▶ Task brief
Starting at the line that has "Continue the three.js" and stopping after the line that has "export default vent;", reproduce the listing below exactly; omit everything else.
*** Available data ***
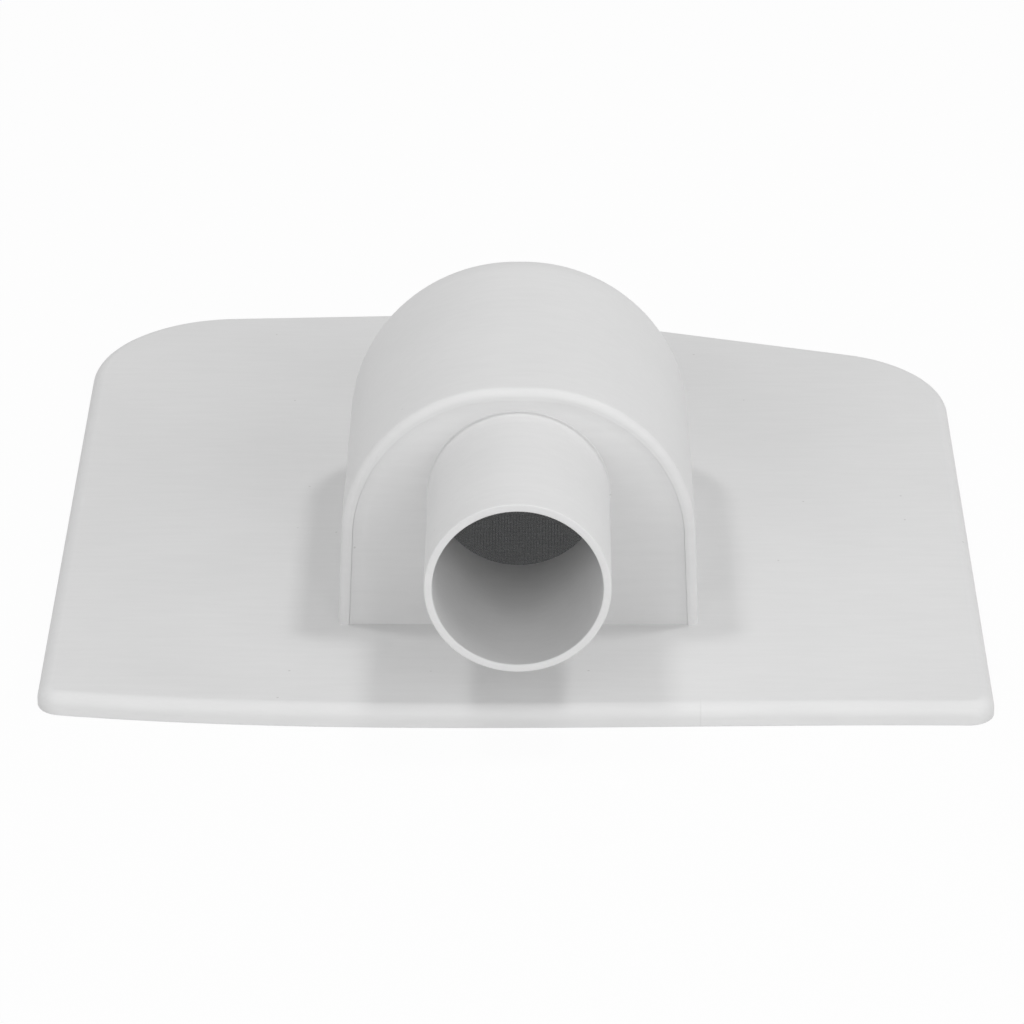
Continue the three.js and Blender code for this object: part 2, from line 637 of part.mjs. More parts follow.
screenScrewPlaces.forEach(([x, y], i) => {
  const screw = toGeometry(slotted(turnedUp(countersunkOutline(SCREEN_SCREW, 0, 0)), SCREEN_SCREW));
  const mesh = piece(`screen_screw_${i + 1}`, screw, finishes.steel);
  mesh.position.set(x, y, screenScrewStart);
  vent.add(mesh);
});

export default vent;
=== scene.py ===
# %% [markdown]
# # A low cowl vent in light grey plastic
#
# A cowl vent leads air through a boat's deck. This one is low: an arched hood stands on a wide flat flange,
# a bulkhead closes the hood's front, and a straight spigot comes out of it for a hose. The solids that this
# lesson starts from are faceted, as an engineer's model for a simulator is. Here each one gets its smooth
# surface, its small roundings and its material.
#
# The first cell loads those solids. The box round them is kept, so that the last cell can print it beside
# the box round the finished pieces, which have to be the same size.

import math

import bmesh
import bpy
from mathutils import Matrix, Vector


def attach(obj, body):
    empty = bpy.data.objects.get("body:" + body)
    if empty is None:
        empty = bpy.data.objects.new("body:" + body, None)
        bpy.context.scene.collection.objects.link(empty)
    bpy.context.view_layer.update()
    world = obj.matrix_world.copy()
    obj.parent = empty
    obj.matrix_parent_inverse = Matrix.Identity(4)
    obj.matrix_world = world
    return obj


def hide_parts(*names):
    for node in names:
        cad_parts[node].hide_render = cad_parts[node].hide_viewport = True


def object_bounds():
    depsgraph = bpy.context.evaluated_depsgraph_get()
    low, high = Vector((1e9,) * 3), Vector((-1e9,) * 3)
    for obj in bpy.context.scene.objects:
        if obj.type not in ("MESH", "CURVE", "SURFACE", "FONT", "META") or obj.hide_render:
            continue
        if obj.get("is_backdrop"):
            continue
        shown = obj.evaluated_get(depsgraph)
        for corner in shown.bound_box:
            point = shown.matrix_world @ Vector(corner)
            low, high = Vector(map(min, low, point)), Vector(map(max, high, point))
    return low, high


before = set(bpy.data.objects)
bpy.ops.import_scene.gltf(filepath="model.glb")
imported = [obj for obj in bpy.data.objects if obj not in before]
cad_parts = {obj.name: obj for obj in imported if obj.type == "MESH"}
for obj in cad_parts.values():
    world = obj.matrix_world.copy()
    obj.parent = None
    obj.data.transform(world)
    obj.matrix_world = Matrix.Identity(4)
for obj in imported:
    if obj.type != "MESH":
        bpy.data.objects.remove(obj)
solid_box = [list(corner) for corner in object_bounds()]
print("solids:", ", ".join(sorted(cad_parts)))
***
*** Available data ***
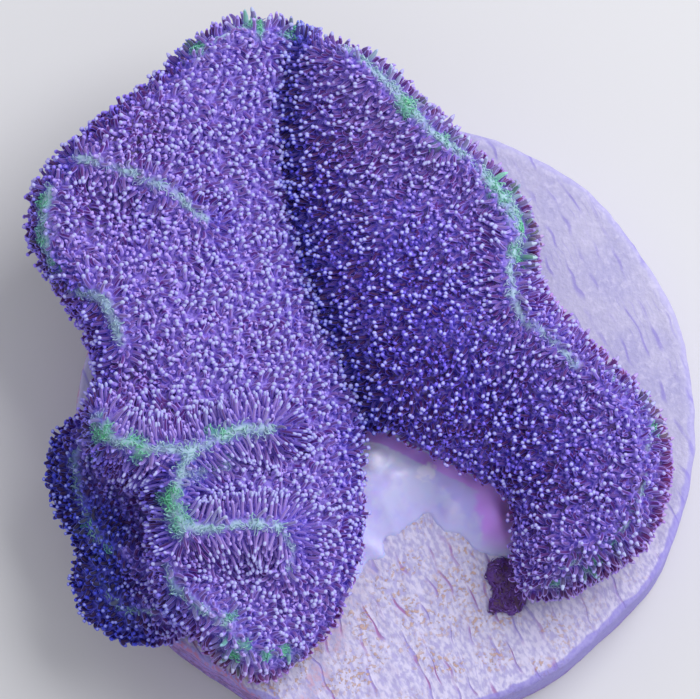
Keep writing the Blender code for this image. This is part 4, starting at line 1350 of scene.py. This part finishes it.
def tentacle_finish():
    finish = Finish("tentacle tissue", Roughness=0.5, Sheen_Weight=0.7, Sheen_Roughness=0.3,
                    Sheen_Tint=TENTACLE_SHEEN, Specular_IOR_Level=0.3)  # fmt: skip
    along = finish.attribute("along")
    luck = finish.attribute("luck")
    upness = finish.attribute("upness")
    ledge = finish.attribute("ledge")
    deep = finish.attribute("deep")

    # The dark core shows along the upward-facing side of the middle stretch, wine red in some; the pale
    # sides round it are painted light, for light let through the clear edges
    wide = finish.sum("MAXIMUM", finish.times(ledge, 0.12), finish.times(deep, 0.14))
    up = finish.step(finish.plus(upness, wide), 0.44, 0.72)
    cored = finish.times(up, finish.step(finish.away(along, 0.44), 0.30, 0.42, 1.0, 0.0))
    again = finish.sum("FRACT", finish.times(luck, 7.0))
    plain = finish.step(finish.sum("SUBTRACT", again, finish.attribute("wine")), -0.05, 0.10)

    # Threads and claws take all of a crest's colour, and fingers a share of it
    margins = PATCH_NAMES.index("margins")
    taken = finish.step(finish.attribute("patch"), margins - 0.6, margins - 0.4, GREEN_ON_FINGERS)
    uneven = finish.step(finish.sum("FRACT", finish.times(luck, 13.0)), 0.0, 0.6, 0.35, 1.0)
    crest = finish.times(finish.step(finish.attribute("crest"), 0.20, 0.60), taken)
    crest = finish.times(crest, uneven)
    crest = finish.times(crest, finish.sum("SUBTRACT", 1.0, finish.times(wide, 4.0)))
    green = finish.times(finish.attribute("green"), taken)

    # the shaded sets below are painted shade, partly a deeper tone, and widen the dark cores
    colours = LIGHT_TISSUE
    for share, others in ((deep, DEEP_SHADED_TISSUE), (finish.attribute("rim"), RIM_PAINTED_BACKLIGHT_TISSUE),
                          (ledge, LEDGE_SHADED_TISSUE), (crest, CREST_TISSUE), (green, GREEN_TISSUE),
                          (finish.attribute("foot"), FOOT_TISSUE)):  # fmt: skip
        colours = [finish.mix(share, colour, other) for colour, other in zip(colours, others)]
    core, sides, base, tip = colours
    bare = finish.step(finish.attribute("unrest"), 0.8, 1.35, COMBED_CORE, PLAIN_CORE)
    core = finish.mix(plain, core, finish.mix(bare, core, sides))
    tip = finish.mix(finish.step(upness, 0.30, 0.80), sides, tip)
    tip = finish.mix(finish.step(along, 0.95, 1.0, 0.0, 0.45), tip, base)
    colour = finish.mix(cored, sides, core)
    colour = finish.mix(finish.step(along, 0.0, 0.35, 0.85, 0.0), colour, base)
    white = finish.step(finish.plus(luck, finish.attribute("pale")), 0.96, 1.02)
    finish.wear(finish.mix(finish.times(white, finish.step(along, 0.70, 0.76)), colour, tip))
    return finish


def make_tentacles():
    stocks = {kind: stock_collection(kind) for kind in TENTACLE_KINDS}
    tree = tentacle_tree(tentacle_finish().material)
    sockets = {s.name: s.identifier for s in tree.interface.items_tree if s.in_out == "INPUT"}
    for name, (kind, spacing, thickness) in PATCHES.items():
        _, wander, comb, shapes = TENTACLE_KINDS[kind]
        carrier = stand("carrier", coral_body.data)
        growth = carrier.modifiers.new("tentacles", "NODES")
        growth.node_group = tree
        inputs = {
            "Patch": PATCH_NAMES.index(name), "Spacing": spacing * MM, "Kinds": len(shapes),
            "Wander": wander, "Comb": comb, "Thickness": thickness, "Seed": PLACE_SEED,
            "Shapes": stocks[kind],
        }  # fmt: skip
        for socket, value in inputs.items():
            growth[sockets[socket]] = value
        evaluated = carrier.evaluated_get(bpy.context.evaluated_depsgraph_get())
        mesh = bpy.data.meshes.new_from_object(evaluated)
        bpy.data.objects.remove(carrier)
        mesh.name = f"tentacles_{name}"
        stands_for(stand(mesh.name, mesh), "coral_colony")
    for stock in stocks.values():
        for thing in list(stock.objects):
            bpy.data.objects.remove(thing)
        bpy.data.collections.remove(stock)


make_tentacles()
***
▶ Exercise answer
Continue the three.js and Blender code for this object: part 2, from line 637 of part.mjs. More parts follow.
screenScrewPlaces.forEach(([x, y], i) => {
  const screw = toGeometry(slotted(turnedUp(countersunkOutline(SCREEN_SCREW, 0, 0)), SCREEN_SCREW));
  const mesh = piece(`screen_screw_${i + 1}`, screw, finishes.steel);
  mesh.position.set(x, y, screenScrewStart);
  vent.add(mesh);
});

export default vent;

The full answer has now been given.